A strong balance sheet, now debt free, puts NST in a strong position for further potential M&A, in our view. The company has a strong underground operating base and we believe NST will likely continue to play to its strengths in this regard. Benefitting strongly from a higher AUD gold price, we estimate strong free cash flow to continue, led by both Jundee and Kundana.
Newcrest Mining (NCM)
Unlike many of its smaller domestic peers, NCM does not have the flexibility with its balance sheet. The company has outlined its targeted gearing is c.15 per cent, yet with current gearing at c.37 per cent we continue to see a large portion of any free cash flow to be allocated here.
Similar to some of the majors, we believe divestment of some of its assets (Telfer the most probable) may be more likely for NCM in the short term over any potential acquisitions. In addition, with its longer-term growth project, Wafi-Golpu, the company has a growth profile already in place.

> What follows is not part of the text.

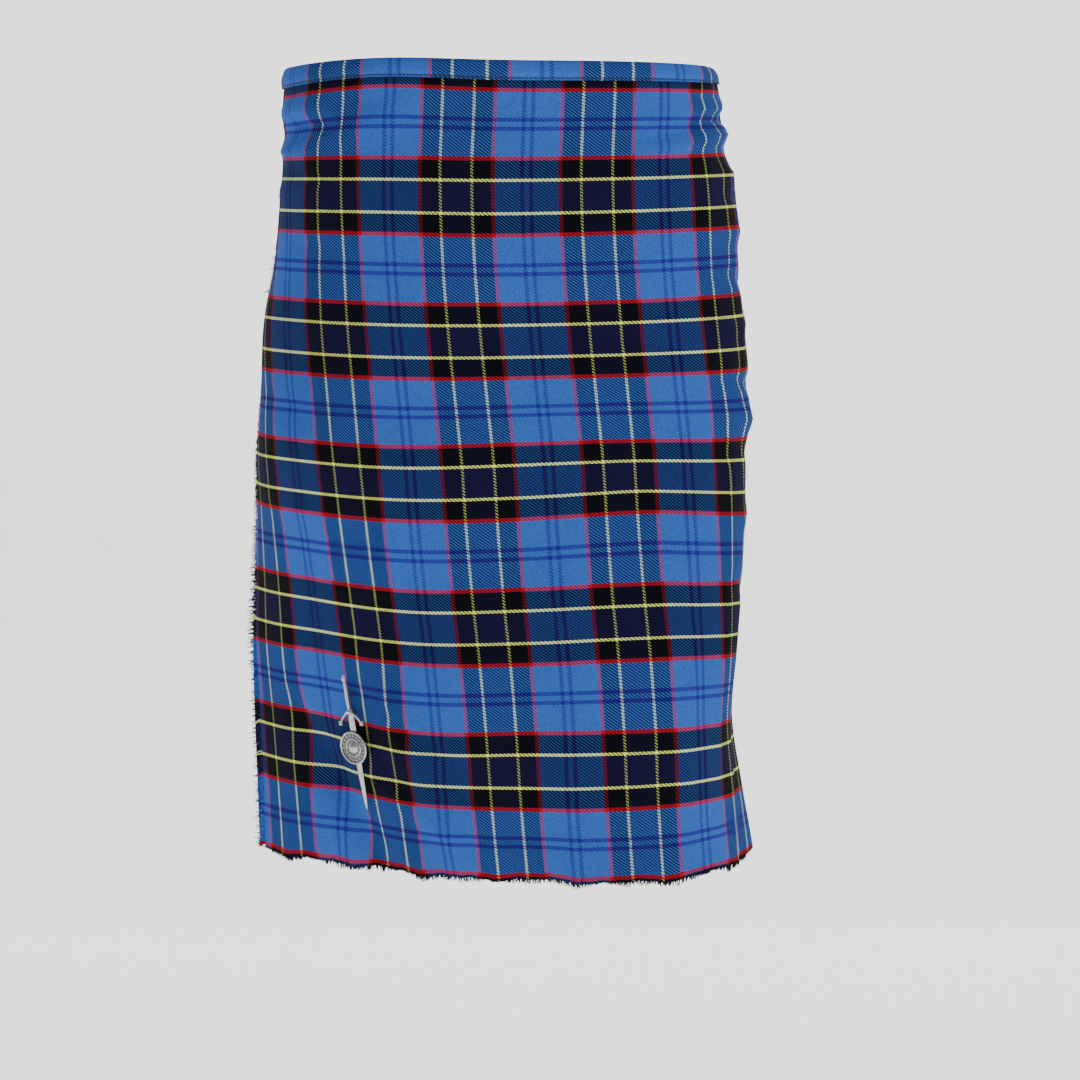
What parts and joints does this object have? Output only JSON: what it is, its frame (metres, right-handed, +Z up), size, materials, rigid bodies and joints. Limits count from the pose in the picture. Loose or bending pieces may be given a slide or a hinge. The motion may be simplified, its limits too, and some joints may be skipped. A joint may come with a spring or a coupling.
{
  "type": "kilt",
  "caption": "Worn tartan kilt: plain wrapped apron in front, knife pleats round the back, fringed edge, waistband, side straps with buckles and a sword-shaped pin, open at waist and hem.",
  "frame": {"origin": "centre of the waist, at the middle of the waistband's height, where the kilt is held", "axes": "+Z up, front -Y, wearer's left +X"},
  "size_m": [0.3929, 0.323, 0.616],
  "materials": {
    "tartan": "2/2 twill wool, light blue, navy, black, red and yellow check",
    "black_leather": "smooth, semi-matte",
    "nickel": "polished nickel plate",
    "silver": "antiqued silver plate"
  },
  "bodies": {
    "root": {"apron_fringe": "tartan", "buckle_frame_left_waist": "nickel", "buckle_frame_right_hip": "nickel", "buckle_frame_right_waist": "nickel", "buckle_prong_left_waist": "nickel", "buckle_prong_right_hip": "nickel", "buckle_prong_right_waist": "nickel", "buckle_tab_left_waist": "black_leather", "buckle_tab_right_hip": "black_leather", "buckle_tab_right_waist": "black_leather", "over_apron": "tartan", "pin_guard": "silver", "pin_sword": "silver", "pin_targe": "silver", "pin_wire": "silver", "pleats_left": "tartan", "pleats_right": "tartan", "strap_keeper_left_waist": "black_leather", "strap_keeper_right_hip": "black_leather", "strap_keeper_right_waist": "black_leather", "strap_left_waist": "black_leather", "strap_right_hip": "black_leather", "strap_right_waist": "black_leather", "under_apron": "tartan", "waistband_outer": "tartan", "waistband_under": "tartan"}
  },
  "joints": []
}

As outlined in our recent research note “A primer on currency: exploring the impact on miners”, the currency benefit for NCM is not as clear cut as what investors may think and unlike its smaller peers, NCM does not enjoy the strong benefits from the falling AUD at all its operations; however, of its six producing assets Cadia East and Telfer realise revenues in AUD. However, we recognise offshore investors with a desire to invest in gold stocks with AUD exposure can only choose NCM since it is the only stock with the liquidity and size for many investors with such requirements, therefore, potentially attracting a premium over many of its smaller Australian peers.
We continue to see Lihir, a USD revenue-generating business, as a capex-heavy operation, absorbing free cash to continue to operate into the future. The uncertainties around this continue to leave us somewhat cautious, especially with longer-term projections.